原爆ドームのインパクトと晴れの安芸高田~宮島散策

 2023年の2月に子連れでは初めて行ってきた広島。原爆ドームの姿が小さい人たちに与えるインパクトが想像以上に大きく、しばらく絶句しながら平和祈念公園を歩きました。夕暮れで日の傾いた時間帯だったこともあったかもしれません。


 この建物が今の姿になった理由は、5歳の人も理解した様子。小学生も、珍しくニヤリともせずに散策して回りました。

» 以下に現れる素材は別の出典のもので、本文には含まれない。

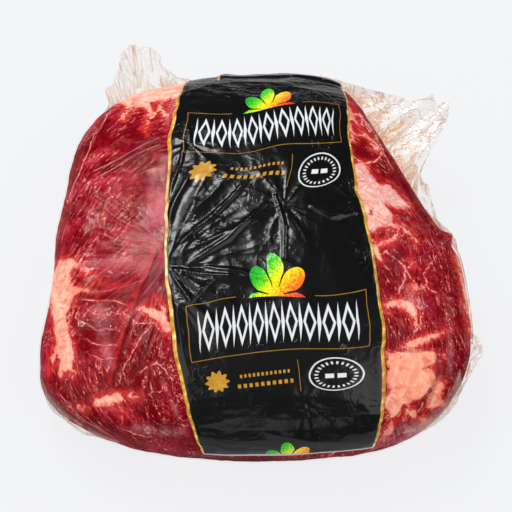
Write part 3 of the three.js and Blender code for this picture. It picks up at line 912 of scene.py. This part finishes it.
def panelRelief(points, places, shown):
    # stars and folds on the front, creases across both ends where the strip bends down, a crumple
    # that is stronger at the left, and the doubled end
    cell, reach = panelWrinkles["bend"]
    bent = places + reach * wander(points, cell, 65)
    total = panelWrinkles["fold"] * smooth(-1.8, 1.4, insideChains(bent, panelWrinkles["folds"]))
    for k, star in enumerate(panelWrinkles["stars"]):
        total = total + starHeight(bent, *star, 80 + k)
    total = total * shown
    cell, reach = panelWrinkles["sway"]
    swayed = points + reach * (noise(points, cell, 71)[..., None] - 0.5)
    ends = sum(share * smooth(begins, full, away) for away, (begins, full, share) in (
        (alongGrid, panelWrinkles["backEnd"]), (length - alongGrid, panelWrinkles["frontEnd"])))
    for k, (stretch, cell, height) in enumerate(panelWrinkles["creases"]):
        total = total + height * ends * ridges(swayed * [stretch, 1, 1], cell, 72 + k, 2.5)
    even, more = panelWrinkles["crumpleShare"]
    middle, begins, full = panelWrinkles["crumpleLeft"]
    left = smooth(0.95, 0.3, acrossGrid) * smooth(begins, full, np.abs(alongGrid - middle))
    for k, (cell, height) in enumerate(panelWrinkles["crumple"]):
        total = total + height * ridges(swayed, cell, 74 + k) * (even + more * left)
    cell, height = panelWrinkles["slack"]
    total = total + height * (noise(points, cell, 76) - 0.5)
    flap = smooth(*panelWrinkles["flapSide"], acrossGrid + 0.02 * (noise(points, 9, 77) - 0.5))
    return total + panelWrinkles["flap"] * flap * smooth(*panelWrinkles["flapEnd"], alongGrid)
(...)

 戦争で廃墟となった、日本では幸いにも多くない建物の址ですが、このような光景が “史跡” でなく “今” 増えているところがあるわけでね・・・


 なお、この形で記憶されている原爆ドームですが、元々の建物は南側(市電のある通りの反対側)に部屋が多数連なる構造だったのですね。南側が多く崩れたのは、爆心地がこの “ドーム” より少しだけ南側だったから、ということはその小学生も予習していたようでした。
原爆ドームへの質問と回答広島市


 私自身は仕事でも数回以上は来たことのあるところでしたが、小さい人たちと来ると学びが大きいのを改めて感じましたよ。このタイミングで行くのは幸運でした。ふと予定が空いた2月の週末に、ウメの咲く福岡とどちらに行くかを迷って、天気が良い予報だったという理由で行った広島。他には広島城安芸高田郡山城跡、好天の宮島と回ってこれました。


 毛利輝元が今に近い構えを築き、1591年から関ヶ原までの10年間ほど入った広島城。広島は元は海だった三角州の土地で、毛利氏にとっては元就(輝元の祖父)の代から、山間の吉田郡山を出て移りたかった場所。古くは幅100mの広大な水堀が、西側の内堀にあったのだとか。国道54号やアストラムラインのある側ですね。


 (今も広い内堀の側から、夏の終わりに。当たり前ではありますが、葉の色がまったく違う。)


 広島城跡も戦前は軍用地でした。日清戦争のあった1890年代には、広島が東京からの鉄道の終点であったことと瀬戸内海に大きな港(宇品)があったため、明治天皇も入った大本営であった時期も。


 安芸高田郡山城跡。広島市内から北東に50kmほどのところ。今年は1523年に毛利元就家督を継ぎ、この山城に入って500周年だったそうです。毛利で500周年というと、NHK大河「毛利元就」(1997年)が元就の生誕500年のタイミングだったようですね。


 毛利氏は、元は鎌倉で活躍した大江広元の曾孫が安芸(南条)に入ったのがルーツ。その後、元就の指揮する毛利氏が1540年頃に尼子氏と争った後、厳島合戦で陶氏を破るのが1555年のこと。山口の大内氏の滅亡後にさらち勢力を広げつつ、秀吉と1582年に講話した後、輝元が1591年に広島城に移るまでこの安芸高田が毛利氏の拠点でした。


 最後に宮島へ。


 瀬戸内に水軍を編成した平家の時代から、信仰の場所だった場所ですね。行きはJRで、帰りは広電で。


 その広電HPで紹介されている広電の歴史は、開業や戦後復興の話が充実していて興味深いです。

広電の歴史―広島電気軌道時代(競願と会社設立・城濠埋立用地問題・電車開業 [明治42年~大正6年])から
 広島城の水堀を埋め立てて線路を敷く際に、専用線とせずに道路を合わせて整備したことが市の発展につながったり、終戦直後で物資の不足する中でも早くに復旧して溢れるほどに人が乗り、台風で川に落ちた車両まで再利用するほどに人々に必要とされた歴史とか。もちろん、今も多くの乗客を乗せた電車が頻繁に走っており、市内の便利な移動の足となっていることがよく分かります。


 この宮島で買って、帰りの新幹線で食べた「かきめし」(小さい人はあなごめし)が、出汁の効いてとても美味しいお弁当でした。そしてこの帰りは新幹線でしたが、行きは飛行機で朝に羽田発。冬の好天に見る都心や富士山が最高の眺めでした。

 
 もうすぐまたこの季節が来るのが楽しみです。